El Pequeño Larousse y los Balcanes.


El Pequeño Larousse Ilustrado es uno de los tantos recuerdos que conservo de mis padres. Durante años y años marcaba su lugar en la biblioteca, con su tamaño descomunal y su prepotencia, como un cinco castigador. Pero hay otras cosas tangibles, esas que se pueden tocar y conservar, que te marcan de chico y que a través de los años cuando las ves, te hacen poner los pies sobre la tierra. El Pequeño Larousse de 1943 fue como una ventana al mundo, lo hojeaba siempre y me abrió al “conocimiento”.

 

A veces como material de consulta en el colegio, un mapa (aunque hablara del Imperio Austro-Húngaro o del Congo Belga…) pero siempre encontraba algo que me fascinaba. De muy chico me interesó la flora y la fauna, sobre todo la fauna, y el Larousse siempre estaba ahí para decirme qué era lo que estaba viendo, aunque el nombre de esa especie hubiera cambiado con los años. Algunas cosas permanecieron eternas, no cambiaron: París, Madrid, Londres fueron inalterables a pesar del tiempo. Otras mutaron en nuevos países, revoluciones sangrientas mediante, cambios en la geopolítica, caprichos de dictadores mal llevados o irreverencias de súper potencias.
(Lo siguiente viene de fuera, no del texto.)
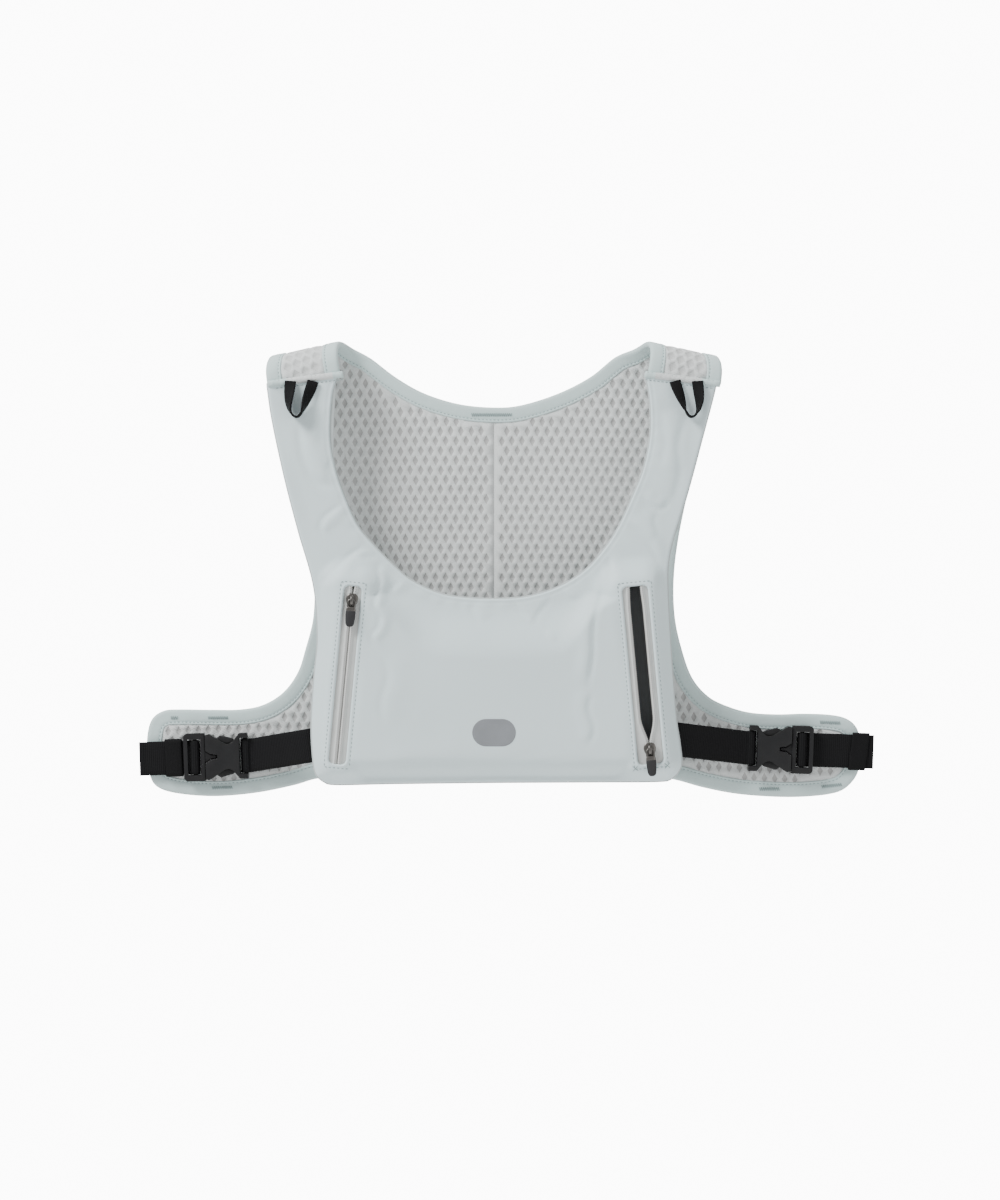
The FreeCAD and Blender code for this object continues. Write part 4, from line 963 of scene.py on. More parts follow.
def binding(name, path, wide, replaces):
    """A folded binding over the edge of the mesh, with a dip along its stitch line."""
    inner = edge_frame(path, wide)
    thick = BINDING_HALF
    nose = [(thick * (1 - math.cos(math.radians(a))) / BINDING_WIDE,
             thick * math.sin(math.radians(a))) for a in (-75, -50, -25, 0, 25, 50, 75)]
    top = [(0.28, 1.0), (0.42, 1.02), (0.56, 1.0), (0.7, 0.97), (0.79, 0.9), (0.835, 0.8),
           (0.88, 0.92), (0.94, 0.98), (0.975, 0.93), (1.0, 0.72)]
    section = [(a, h) for a, h in nose]
    section += [(a, thick * h) for a, h in top]
    section += [(a, -thick * h) for a, h in reversed(top)]
    run = run_along(path)
    wander = noise.uniform(0, 6.28, 4)
    pucker = (np.sin(run / 0.85 + wander[0] + 1.5 * np.sin(run / 17))
              + 0.6 * np.sin(run / 2.3 + wander[1]))
    slack = np.sin(run / 9.0 + wander[2]) * 0.5 + np.sin(run / 21.0 + wander[3]) * 0.5
    rows = []
    for a, h in section:
        flat = path + (inner - path) * a
        swell = 0.085 * pucker * math.exp(-((a - 0.66) / 0.2) ** 2)
        swell = swell + 0.16 * slack * math.exp(-((a - 0.4) / 0.3) ** 2)
        shrink = np.minimum(1.0, (run + 0.4) / 1.2) * np.minimum(1.0, (run[-1] - run + 0.4) / 1.2)
        rows.append(drape(flat, (h + math.copysign(1, h) * swell * (abs(h) > 0.1)) * shrink))
    rows = np.array(rows)
    sides, count = rows.shape[0], rows.shape[1]
    verts = rows.transpose(1, 0, 2).reshape(-1, 3)
    thing = piece(name, verts, tube_faces(count, sides), BINDING_CLOTH, replaces=replaces,
                  slot="binding")
    turn_outwards(thing)
    seam = path + (inner - path) * 0.835
    parts = []
    for face in (1, -1):
        line = drape(seam, face * (thick * 0.84))
        beyond = drape(seam, face * (thick * 0.84 + 1.0))
        parts += stitch_row(line, beyond - line, *BINDING_STITCH)
    joined(name + "_stitches", parts, THREAD, slot="thread")
    return thing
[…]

Una región rica en algo que cambia de manos como un juguete, hoy un país libre y soberano, mañana se transforma en la empresa de una potencia mundial. Cambia su nombre, sus límites, su historia, su estatus. Las guerras, que acumularon muertos y dolor, lograron un pase de manos pero lo mismo se consiguió por otros medios menos truculentos.

 

Ya en aquellos tiempos había que estar atento con alguna gambeta tramposa del Pequeño: Formosa, la Conchinchina, las Guayanas, Indochina, la U.R.S.S. y todos sus satélites ya tenían otros nombres y mucho más después de la caída del muro. Todo ello rodeado de fábulas e historias de espías y fantasías. El Check Point Charlie dejó de ser un punto de contacto en Berlín entre los dos bloques para ser la escenografía de alguna película. Recorrer con la yema de los dedos los mapas del Larousse era cosa seria y viajar con la mente no se hacía esperar. Tardes husmeando los mapas, buscando la isla de Mompracem o cualquier lugar que mencionara Salgari en sus historias. Los viajes del Pequod en Moby Dick y los mares del Sur buscando la travesía del barco comandado por el Capitán Ahab. Con ellos aprendí el concepto de “ficción”. Si en mi niñez hubiera buscado “Balcanes” encontraría sólo un accidente geográfico, algo así como una península de Europa, donde corren a lo largo los montes Balcanes y los Alpes Dináricos. Si hoy lo googlease la encontraría asociada a unas cruentas guerras, las más sangrientas desde la Segunda Guerra Mundial, posteriores a la disolución de Yugoslavia. Una guerra militar que tenía implícito un duro enfrentamiento étnico y que pasó a la Historia junto con el Holocausto de la Alemania nazi y las guerras africanas entre hutus y tutsis.

 

“Un diccionario sin ejemplos es un esqueleto”, dice el Pequeño. Estas crónicas sobre los Balcanes son un relato de mis impresiones después de recorrer durante dos semanas algunas ciudades de la región, por supuesto que con la mirada de un argentino de vacaciones.